--- Aim ---
For this exercise, return only the lines from the line containing "recess and the cork" through the line containing "bpy.context.scene.collection.objects.link(empty)", both ends included, exactly as they are.

--- Data segment ---
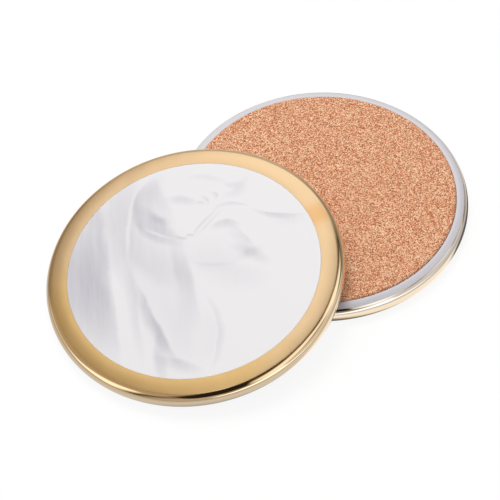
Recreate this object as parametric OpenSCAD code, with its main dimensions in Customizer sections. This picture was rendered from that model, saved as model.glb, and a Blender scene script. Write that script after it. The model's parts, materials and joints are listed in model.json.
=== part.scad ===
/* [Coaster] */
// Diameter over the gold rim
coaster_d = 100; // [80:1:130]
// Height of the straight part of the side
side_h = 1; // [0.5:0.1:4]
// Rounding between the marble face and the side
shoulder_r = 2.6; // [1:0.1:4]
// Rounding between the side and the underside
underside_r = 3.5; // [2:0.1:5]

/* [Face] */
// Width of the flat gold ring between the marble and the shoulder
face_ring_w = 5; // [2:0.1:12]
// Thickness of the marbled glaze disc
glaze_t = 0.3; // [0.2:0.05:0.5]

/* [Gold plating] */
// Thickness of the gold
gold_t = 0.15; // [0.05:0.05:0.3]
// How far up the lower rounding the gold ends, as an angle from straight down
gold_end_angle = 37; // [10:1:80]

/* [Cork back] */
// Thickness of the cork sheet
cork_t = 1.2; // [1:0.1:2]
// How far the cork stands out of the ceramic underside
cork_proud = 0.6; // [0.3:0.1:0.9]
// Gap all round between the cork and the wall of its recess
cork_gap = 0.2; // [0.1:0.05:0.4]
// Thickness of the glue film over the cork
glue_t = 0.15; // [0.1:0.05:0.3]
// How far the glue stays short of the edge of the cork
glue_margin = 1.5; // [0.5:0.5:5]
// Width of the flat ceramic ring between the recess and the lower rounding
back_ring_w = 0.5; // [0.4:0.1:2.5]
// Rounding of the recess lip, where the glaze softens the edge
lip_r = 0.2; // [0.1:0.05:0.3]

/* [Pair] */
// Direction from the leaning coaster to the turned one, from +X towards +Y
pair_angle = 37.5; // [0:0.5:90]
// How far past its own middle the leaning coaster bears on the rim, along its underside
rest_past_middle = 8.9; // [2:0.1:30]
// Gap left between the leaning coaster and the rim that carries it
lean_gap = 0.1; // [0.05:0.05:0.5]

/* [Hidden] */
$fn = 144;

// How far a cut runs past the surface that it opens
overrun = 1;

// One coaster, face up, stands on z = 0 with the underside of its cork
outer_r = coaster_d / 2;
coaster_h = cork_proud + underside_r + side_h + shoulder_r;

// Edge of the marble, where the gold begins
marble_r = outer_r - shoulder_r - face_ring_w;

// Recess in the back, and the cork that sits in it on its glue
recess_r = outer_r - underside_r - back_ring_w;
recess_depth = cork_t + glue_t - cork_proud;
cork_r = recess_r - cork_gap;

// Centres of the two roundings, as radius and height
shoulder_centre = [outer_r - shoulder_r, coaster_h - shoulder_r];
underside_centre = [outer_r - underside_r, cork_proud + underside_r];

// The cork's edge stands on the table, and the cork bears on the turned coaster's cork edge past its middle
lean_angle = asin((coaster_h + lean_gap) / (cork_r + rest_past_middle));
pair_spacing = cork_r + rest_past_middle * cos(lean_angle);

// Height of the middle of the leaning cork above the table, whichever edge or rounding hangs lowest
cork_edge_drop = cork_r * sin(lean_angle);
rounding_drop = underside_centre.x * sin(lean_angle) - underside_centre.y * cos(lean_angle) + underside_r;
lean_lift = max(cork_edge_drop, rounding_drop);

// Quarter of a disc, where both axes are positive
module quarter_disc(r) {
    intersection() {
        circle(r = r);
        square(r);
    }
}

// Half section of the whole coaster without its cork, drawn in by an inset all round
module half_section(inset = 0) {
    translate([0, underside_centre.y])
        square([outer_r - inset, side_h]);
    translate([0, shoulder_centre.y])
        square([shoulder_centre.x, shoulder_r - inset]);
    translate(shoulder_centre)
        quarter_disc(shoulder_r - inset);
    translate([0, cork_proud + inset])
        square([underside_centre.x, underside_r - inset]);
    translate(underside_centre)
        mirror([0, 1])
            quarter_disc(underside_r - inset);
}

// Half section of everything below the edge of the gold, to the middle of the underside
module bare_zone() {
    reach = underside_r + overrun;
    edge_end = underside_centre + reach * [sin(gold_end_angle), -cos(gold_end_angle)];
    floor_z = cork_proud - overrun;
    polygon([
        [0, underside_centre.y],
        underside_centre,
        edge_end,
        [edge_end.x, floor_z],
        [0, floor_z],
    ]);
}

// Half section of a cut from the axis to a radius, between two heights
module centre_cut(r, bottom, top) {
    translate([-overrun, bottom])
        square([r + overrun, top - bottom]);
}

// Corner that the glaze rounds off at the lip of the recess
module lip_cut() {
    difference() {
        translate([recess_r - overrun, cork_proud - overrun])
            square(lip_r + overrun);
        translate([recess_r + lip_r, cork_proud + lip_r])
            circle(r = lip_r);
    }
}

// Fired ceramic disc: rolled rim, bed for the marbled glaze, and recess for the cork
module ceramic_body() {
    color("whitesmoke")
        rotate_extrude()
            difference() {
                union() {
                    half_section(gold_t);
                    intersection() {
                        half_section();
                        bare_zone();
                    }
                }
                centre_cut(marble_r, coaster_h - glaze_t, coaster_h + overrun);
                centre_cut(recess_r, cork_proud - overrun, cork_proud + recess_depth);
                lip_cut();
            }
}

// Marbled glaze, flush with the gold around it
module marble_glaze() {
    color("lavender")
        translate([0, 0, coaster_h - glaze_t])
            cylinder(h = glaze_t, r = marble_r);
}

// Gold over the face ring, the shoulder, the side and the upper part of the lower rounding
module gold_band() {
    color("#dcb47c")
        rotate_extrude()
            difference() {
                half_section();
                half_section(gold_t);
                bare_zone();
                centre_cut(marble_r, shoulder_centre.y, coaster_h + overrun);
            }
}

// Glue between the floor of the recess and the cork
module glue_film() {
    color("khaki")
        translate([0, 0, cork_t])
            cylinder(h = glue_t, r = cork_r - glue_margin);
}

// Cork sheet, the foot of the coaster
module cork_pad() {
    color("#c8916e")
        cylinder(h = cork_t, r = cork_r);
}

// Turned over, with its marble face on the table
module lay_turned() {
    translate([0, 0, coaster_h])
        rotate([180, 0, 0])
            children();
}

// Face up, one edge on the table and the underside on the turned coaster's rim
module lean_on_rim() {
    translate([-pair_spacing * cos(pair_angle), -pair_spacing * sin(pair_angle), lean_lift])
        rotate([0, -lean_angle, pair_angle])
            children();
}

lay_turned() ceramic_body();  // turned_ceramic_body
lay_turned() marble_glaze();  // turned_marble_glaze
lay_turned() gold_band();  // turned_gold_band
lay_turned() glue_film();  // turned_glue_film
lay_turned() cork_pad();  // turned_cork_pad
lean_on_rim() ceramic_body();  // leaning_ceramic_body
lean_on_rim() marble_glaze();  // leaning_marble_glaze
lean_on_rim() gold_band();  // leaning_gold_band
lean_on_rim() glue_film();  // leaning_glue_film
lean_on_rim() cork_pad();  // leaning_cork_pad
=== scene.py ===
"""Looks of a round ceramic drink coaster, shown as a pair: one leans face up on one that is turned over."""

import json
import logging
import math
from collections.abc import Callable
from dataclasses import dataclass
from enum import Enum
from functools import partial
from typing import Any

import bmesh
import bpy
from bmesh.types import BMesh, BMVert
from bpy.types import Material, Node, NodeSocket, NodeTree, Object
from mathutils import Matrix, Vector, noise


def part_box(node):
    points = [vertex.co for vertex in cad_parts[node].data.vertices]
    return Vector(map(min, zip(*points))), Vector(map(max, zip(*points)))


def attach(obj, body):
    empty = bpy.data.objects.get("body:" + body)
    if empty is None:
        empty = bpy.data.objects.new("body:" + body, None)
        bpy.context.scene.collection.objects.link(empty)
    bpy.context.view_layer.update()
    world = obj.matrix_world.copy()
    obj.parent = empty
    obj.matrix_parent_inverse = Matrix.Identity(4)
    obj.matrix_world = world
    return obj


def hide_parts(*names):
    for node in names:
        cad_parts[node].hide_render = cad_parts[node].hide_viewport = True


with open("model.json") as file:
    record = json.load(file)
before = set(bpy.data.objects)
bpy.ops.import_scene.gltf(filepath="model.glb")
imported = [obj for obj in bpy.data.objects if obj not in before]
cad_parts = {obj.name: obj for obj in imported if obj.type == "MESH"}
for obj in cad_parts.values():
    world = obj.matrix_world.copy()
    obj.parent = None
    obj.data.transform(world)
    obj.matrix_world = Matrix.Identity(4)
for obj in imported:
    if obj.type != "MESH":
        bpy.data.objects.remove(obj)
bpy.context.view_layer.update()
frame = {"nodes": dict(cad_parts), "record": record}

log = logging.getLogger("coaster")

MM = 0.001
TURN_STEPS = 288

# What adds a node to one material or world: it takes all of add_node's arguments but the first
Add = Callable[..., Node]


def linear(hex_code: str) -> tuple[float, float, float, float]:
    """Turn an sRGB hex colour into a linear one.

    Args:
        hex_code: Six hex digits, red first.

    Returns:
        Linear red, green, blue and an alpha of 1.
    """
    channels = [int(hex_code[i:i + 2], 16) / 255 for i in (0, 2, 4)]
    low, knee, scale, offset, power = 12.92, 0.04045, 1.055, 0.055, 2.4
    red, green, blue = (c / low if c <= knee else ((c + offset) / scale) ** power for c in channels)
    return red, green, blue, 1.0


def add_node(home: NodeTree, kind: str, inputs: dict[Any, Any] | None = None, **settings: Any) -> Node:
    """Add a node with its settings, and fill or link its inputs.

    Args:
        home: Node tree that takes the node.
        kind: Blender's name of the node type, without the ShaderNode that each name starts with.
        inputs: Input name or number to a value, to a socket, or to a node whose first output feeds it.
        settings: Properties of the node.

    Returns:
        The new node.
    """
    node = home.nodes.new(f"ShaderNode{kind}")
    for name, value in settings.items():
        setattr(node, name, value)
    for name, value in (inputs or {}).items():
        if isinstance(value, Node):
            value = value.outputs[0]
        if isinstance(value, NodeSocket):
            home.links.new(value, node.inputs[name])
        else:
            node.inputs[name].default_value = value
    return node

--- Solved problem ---
// Glue between the floor of the recess and the cork
module glue_film() {
    color("khaki")
        translate([0, 0, cork_t])
            cylinder(h = glue_t, r = cork_r - glue_margin);
}

// Cork sheet, the foot of the coaster
module cork_pad() {
    color("#c8916e")
        cylinder(h = cork_t, r = cork_r);
}

// Turned over, with its marble face on the table
module lay_turned() {
    translate([0, 0, coaster_h])
        rotate([180, 0, 0])
            children();
}

// Face up, one edge on the table and the underside on the turned coaster's rim
module lean_on_rim() {
    translate([-pair_spacing * cos(pair_angle), -pair_spacing * sin(pair_angle), lean_lift])
        rotate([0, -lean_angle, pair_angle])
            children();
}

lay_turned() ceramic_body();  // turned_ceramic_body
lay_turned() marble_glaze();  // turned_marble_glaze
lay_turned() gold_band();  // turned_gold_band
lay_turned() glue_film();  // turned_glue_film
lay_turned() cork_pad();  // turned_cork_pad
lean_on_rim() ceramic_body();  // leaning_ceramic_body
lean_on_rim() marble_glaze();  // leaning_marble_glaze
lean_on_rim() gold_band();  // leaning_gold_band
lean_on_rim() glue_film();  // leaning_glue_film
lean_on_rim() cork_pad();  // leaning_cork_pad
=== scene.py ===
"""Looks of a round ceramic drink coaster, shown as a pair: one leans face up on one that is turned over."""

import json
import logging
import math
from collections.abc import Callable
from dataclasses import dataclass
from enum import Enum
from functools import partial
from typing import Any

import bmesh
import bpy
from bmesh.types import BMesh, BMVert
from bpy.types import Material, Node, NodeSocket, NodeTree, Object
from mathutils import Matrix, Vector, noise


def part_box(node):
    points = [vertex.co for vertex in cad_parts[node].data.vertices]
    return Vector(map(min, zip(*points))), Vector(map(max, zip(*points)))


def attach(obj, body):
    empty = bpy.data.objects.get("body:" + body)
    if empty is None:
        empty = bpy.data.objects.new("body:" + body, None)
        bpy.context.scene.collection.objects.link(empty)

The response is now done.